Широкий разлив их славы в метрополии меня озадачил, но недавно Катя предложила объяснение: они выполняют важный социальный заказ. Русские люди открыли для себя Запад, побаиваются его, а Генис и Вайль популярно заверяют, что нет, не страшно, мы там были, это – так, а то – так, все понятно, бояться нечего. Они, конечно, привирают, но тем увереннее чувствует себя читатель, догадываясь, что надо будет – и Древний Рим распатроним.

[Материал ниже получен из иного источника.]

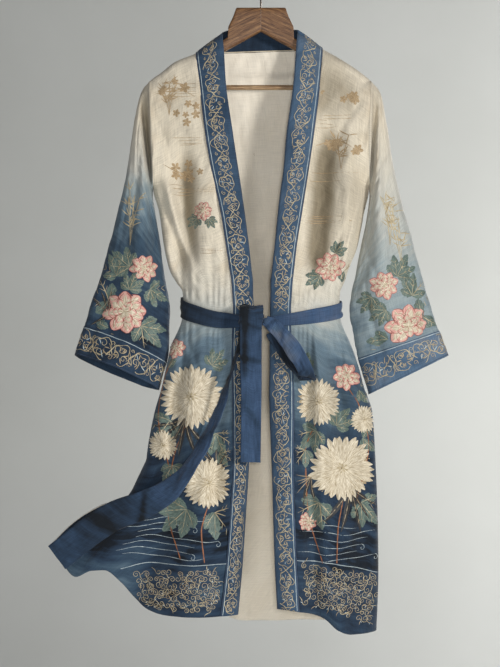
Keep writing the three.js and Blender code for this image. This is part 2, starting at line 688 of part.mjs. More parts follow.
// Belt: the body's own shape at each height, moved out to clear it.
function beltPoint(angle, down) {
  const left = robeAt.left(down) - beltOut;
  const right = robeAt.right(down) + beltOut;
  const x = (left + right) / 2 + ((right - left) / 2) * Math.sin(angle);
  const round = oval(Math.sin(angle), ovalPower);
  const front = Math.cos(angle) > 0;
  const deep = front ? -robeAt.front(down) - beltOut : robeAt.back(down) + beltOut;
  return new THREE.Vector3(x, deep * round, -down);
}

function makeBeltWrap() {
  const angles = spread(beltSteps).slice(0, -1).map((share) => (share * 2 - 0.5) * Math.PI);
  const lines = [-0.5, 0, 0.5].map((side) =>
    angles.map((angle) => beltPoint(angle, beltAt.down(angle) + side * beltAt.width(angle))),
  );
  return clothWall(lines, { wrapped: true, thick: beltThick, flip: true });
}

// A strip along a table of rows, with its width turned about its own length.
function makeStrip(table, steps, across = 2) {
  const count = table.length - 1;
  const keyed = table.map((row, i) => ({ ...row, at: i / count }));
  const read = columnsOf(keyed, "at");
  const centre = (s) => new THREE.Vector3(read.x(s), read.y(s), -read.down(s));
  const grid = spread(steps).map((s) => {
    const ahead = centre(Math.min(1, s + 0.01)).sub(centre(Math.max(0, s - 0.01))).normalize();
    const flat = new THREE.Vector3(0, -1, 0).cross(ahead).normalize();
    flat.applyAxisAngle(ahead, radians(read.turn(s)));
    return spread(across).map((w) => centre(s).addScaledVector(flat, (w - 0.5) * read.width(s)));
  });
  return clothWall(grid, { thick: beltThick });
}

function makeKnot() {
  const geometry = new THREE.SphereGeometry(1, 14, 8);
  const squeeze = (v) => Math.sign(v) * Math.abs(v) ** 0.75;
  const place = geometry.getAttribute("position");
  for (let i = 0; i < place.count; i += 1) {
    place.setXYZ(
      i,
      knot.x + knot.halfWide * squeeze(place.getX(i)),
      knot.y + knot.halfDeep * squeeze(place.getZ(i)),
      -knot.down + knot.halfHigh * squeeze(place.getY(i)),
    );
  }
  return closed(geometry);
}

// Merges a geometry's shared points, so that it is one closed body with its faces out.
function closed(geometry) {
  geometry.deleteAttribute("normal");
  geometry.deleteAttribute("uv");
  const merged = mergeVertices(geometry, 1e-3);
  return solidFrom([...merged.getAttribute("position").array], [...merged.index.array]);
}

// Hanger
const collarUnder = 12;
const shoulderUnder = 5;

// The arm's top: the block outside the neck, then just under the cloth.
function armTopDown(x, sign) {
  const block = straight(armTop, "x", "down")(x);
  const seam = Math.abs(sign < 0 ? robe[0].seamL : robe[0].seamR);
  const under = mix(collarUnder, shoulderUnder, ease((x - seam + 4) / 10));
  const cloth = shoulderAt(sign * x) + under;
  return x <= 66 ? block : cloth;
}

function makeArm(sign) {
  const sides = 12;
  const grid = armStations.map((station) => {
    const x = Math.max(station, seamGap / 2);
    const top = armTopDown(x, sign);
    const under = straight(armUnder, "x", "down")(x);
    const ending = Math.max(0, (x - 190) / (armEnd - 190));
    const thick = hangerHalfThick * Math.sqrt(1 - 0.6 * ending * ending);
    const high = ((under - top) / 2) * Math.sqrt(1 - 0.5 * ending * ending);
    return spread(sides).slice(0, -1).map((share) => {
      const angle = share * 2 * Math.PI;
      const box = (v) => Math.sign(v) * Math.abs(v) ** 0.64;
      return new THREE.Vector3(
        sign * x,
        thick * box(Math.sin(angle)),
        -(top + under) / 2 + high * box(Math.cos(angle)),
      );
    });
  });
  const arm = manifoldOf(capped(grid));
  const drill = new THREE.CylinderGeometry(barHole, barHole, barSeat + barPlay, 16);
  drill.rotateZ(Math.PI / 2).translate((sign * (barSeat + barPlay)) / 2, 0, -barDown);
  return geometryOf(arm.subtract(manifoldOf(closed(drill))));
}

// A closed solid through rings, with a flat cap on each end.
function capped(rings) {
  const sides = rings[0].length;
  const positions = rings.flat().flatMap((p) => [p.x, p.y, p.z]);
  const faces = [];
  for (let j = 0; j < rings.length - 1; j += 1) {
    for (let i = 0; i < sides; i += 1) {
      const next = (i + 1) % sides;
      const [a, b, c, d] = [j * sides + i, j * sides + next, (j + 1) * sides + next, (j + 1) * sides + i];
      faces.push(a, b, c, a, c, d);
    }
  }
  const end = (rings.length - 1) * sides;
  for (let i = 1; i < sides - 1; i += 1) {
    faces.push(0, i + 1, i, end, end + i, end + i + 1);
  }
  return solidFrom(positions, faces);
}

function manifoldOf(geometry) {
  return new wasm.Manifold(
    new wasm.Mesh({
      numProp: 3,
      vertProperties: new Float32Array(geometry.getAttribute("position").array),
      triVerts: new Uint32Array(geometry.index.array),
    }),
  );
}

function geometryOf(manifold) {
  const mesh = manifold.getMesh();
  const positions = [];
  for (let i = 0; i < mesh.numVert; i += 1) {
    positions.push(...mesh.vertProperties.subarray(i * mesh.numProp, i * mesh.numProp + 3));
  }
  return solidFrom(positions, [...mesh.triVerts]);
}

function makeBar() {
  const bar = new THREE.CylinderGeometry(barRadius, barRadius, 2 * barSeat, 16);
  bar.rotateZ(Math.PI / 2).translate(0, 0, -barDown);
  return closed(bar);
}

// The hook: a straight stem, a bend to one side, then the half ring over the rail.
function makeHook() {
  const bend = hookBend + hookWire;
  const points = [new THREE.Vector3(0, 0, -hangerTop + seamGap), new THREE.Vector3(0, 0, -62)];
  points.push(new THREE.Vector3(4, 0, -52), new THREE.Vector3(14, 0, -40));
  for (let k = 0; k <= 10; k += 1) {
    const angle = radians(-20 + 22 * k);
    points.push(new THREE.Vector3(bend * Math.cos(angle), 0, -hookBend + bend * Math.sin(angle)));
  }
  const path = new THREE.CatmullRomCurve3(points);
  const section = new THREE.Shape();
  section.absarc(0, 0, hookWire, 0, 2 * Math.PI);
  const wire = new THREE.ExtrudeGeometry(section, { steps: 30, curveSegments: 4, extrudePath: path });
  return closed(wire);
}

const robeGroup = new THREE.Group();

function add(name, geometry, colour, roughness = 0.9, metalness = 0) {
  const material = new THREE.MeshStandardMaterial({ color: colour, roughness, metalness });
  const mesh = new THREE.Mesh(geometry, material);
  mesh.name = name;
  robeGroup.add(mesh);
}

add("front_right", makeFront(true), colours.skirt);
add("front_left", makeFront(false), colours.skirt);
add("back", makeBack(), colours.linen);
add("collar", makeCollar(), colours.band);
add("sleeve_right", makeTube(sleeveOnLeft, true, [...sleeveStations, cuffFrom]), colours.sleeve);
add("sleeve_left", makeTube(sleeveOnRight, false, [...sleeveStations, cuffFrom]), colours.sleeve);
const cuffStations = [cuffFrom + cuffStep / 500, (cuffFrom + 1) / 2, 1];
add("cuff_right", makeTube(sleeveOnLeft, true, cuffStations), colours.band);
add("cuff_left", makeTube(sleeveOnRight, false, cuffStations), colours.band);
add("belt_wrap", makeBeltWrap(), colours.belt);
add("belt_knot", makeKnot(), colours.belt);
add("belt_tail_front", makeStrip(tailFront, 16), colours.belt);
add("belt_tail_blown", makeStrip(tailBlown, 22), colours.belt);
add("belt_loop", makeStrip(beltLoop, 20), colours.belt);
add("hanger_arm_right", makeArm(-1), colours.wood, 0.6);
add("hanger_arm_left", makeArm(1), colours.wood, 0.6);
add("hanger_bar", makeBar(), colours.wood, 0.5);
add("hanger_hook", makeHook(), colours.wire, 0.4, 0.9);

export default robeGroup;
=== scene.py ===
import math

import bpy
import numpy as np
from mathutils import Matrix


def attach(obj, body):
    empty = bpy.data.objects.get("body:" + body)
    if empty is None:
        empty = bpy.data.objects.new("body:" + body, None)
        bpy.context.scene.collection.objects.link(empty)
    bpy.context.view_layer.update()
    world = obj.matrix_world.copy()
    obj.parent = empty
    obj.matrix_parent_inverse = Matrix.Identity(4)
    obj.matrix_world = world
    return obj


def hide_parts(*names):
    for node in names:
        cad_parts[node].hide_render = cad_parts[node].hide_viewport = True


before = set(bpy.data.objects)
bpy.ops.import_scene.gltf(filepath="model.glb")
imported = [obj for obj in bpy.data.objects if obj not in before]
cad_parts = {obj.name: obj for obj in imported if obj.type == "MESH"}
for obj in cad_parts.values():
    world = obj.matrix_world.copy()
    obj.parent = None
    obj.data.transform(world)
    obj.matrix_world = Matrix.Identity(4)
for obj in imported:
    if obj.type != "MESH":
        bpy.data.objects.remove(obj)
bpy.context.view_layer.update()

# Kimono robe of washed linen on a wooden hanger, seen from the front.
# Sizes are millimetres here, and each mesh is written in metres.
# x runs to the viewer's right, "down" is measured below the inside of the hook,
# and y grows away from the viewer.

print("frame loaded")


# small helpers

def readCurve(xs, ys):
    # a cubic between each two of the points (xs, ys), whose slope at a point is the harmonic
    # mean of the slopes beside it, or level at a turn, so that it never overshoots
    xs = np.asarray(xs, float)
    ys = np.asarray(ys, float)
    step = np.diff(xs)
    slope = np.diff(ys) / step
    tangent = np.concatenate([slope[:1], np.zeros(len(xs) - 2), slope[-1:]])
    sameWay = slope[:-1] * slope[1:] > 0
    total = np.where(sameWay, slope[:-1] + slope[1:], 1.0)
    tangent[1:-1] = np.where(sameWay, 2 * slope[:-1] * slope[1:] / total, 0.0)

    def read(at):
        # past either end the curve stays at its end value
        at = np.clip(at, xs[0], xs[-1])
        i = np.clip(np.searchsorted(xs, at, side="right") - 1, 0, len(xs) - 2)
        s = (at - xs[i]) / step[i]
        first = (1 + 2 * s) * (1 - s) ** 2 * ys[i] + s * (1 - s) ** 2 * step[i] * tangent[i]
        return first + s * s * (3 - 2 * s) * ys[i + 1] + s * s * (s - 1) * step[i] * tangent[i + 1]
    return read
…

Полный текст их латинского опуса остается, насколько я знаю, неопубликованным, и читателю придется пока что довольствоваться моими свидетельствами, как в случае древних авторов, дошедших до нас в отрывочных упоминаниях. Feci quod potui, faciant meliora potentes.

 

1 “Responsum St. Bisii ad amicum philosophum de melancholia, mania et plica polonica sciscitantem” -“Ответ Ст[ефана] Бизио другу-философу, интересовавшемуся меланхолией, манией и польским колтуном”.

1 “Responsum St. Bisii ad amicum philosophum de melancholia, mania et plica polonica sciscitantem” -“Ответ Ст[ефана] Бизио другу-философу, интересовавшемуся меланхолией, манией и польским колтуном”.